N°5 : Domaine Chapelle Santenay AB domainechapelle.com : 15,66€ le pied ; à partir de 303 euros les 18 pieds, 519 euros les 36 pieds.
N°6 : Domaine du Clos Roussely Touraine www.domaineduclos-roussely.fr : 13,30€ le pied ; 307€ pour 24 pieds et 403€ pour 36 pieds.

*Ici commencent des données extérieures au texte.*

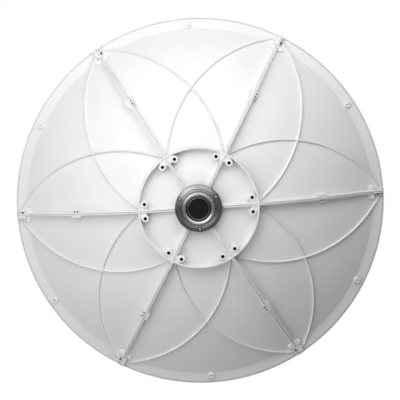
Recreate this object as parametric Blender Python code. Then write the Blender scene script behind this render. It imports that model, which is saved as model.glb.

Lisez-moi bien et entendez-moi bien, je sais combien il est difficile de vendre son vin et je ne jette nullement la première pierre à ce mode de commercialisation qui, après tout, en vaut un autre. Il a l'avantage de faire préfinancer quelques bouteilles par le consommateur (mesvignes.com indique que le paiement peut se faire en 3 fois mais n'étant pas client je ne sais à quelles conditions) et réponds à l'air du temps : nous vivons de plus en plus par procuration faute de pouvoir vivre vraiment des expériences fortes. Nous sommes si loin de la réalité du produit : nos enfants ont du mal à faire la relation entre son steak haché et la belle vache qu'il a vu au Salon de l'Agriculture, que nous nous raccrochons à des ersatz et j'ai personnellement du mal à croire, comme il est écrit sur le Site de Mesvignes.com que « Le vin que vous aurez dégusté ou élaboré auprès du vigneron aura un goût unique, le goût des moments partagés avec lui et avec les amateurs que vous aurez rencontrés chez lui. Et si vous choisissez de suivre l'élaboration d'une cuvée, vous obtiendrez en fin de parcours des bouteilles personnalisées. Bref, un vin pas comme les autres ! » Sans doute est-ce les séquelles de mon élevage vendéen. Pour moi le faire n'a rien à voir avec le faire faire et lorsque l'on donne la main chez moi ça voulait dire qu'on s'entraidait. Ça ne me choque ni me chagrine ça m'est étranger c'est tout. J'ai un sens de la propriété sous-développé et, même si j'avais des vignes et que je faisais du vin, j'aurais du mal à dire mon vin comme je crois n'avoir jamais dit ma femme. Je m'en tiens là et je ne vais faire tout un fromage pour quelques boutanches car si je fais le compte, en étant large, 30 bouteillesx10 000 acheteurs = 225 000 litres soit 2250 hectolitres pas de quoi assécher le marché.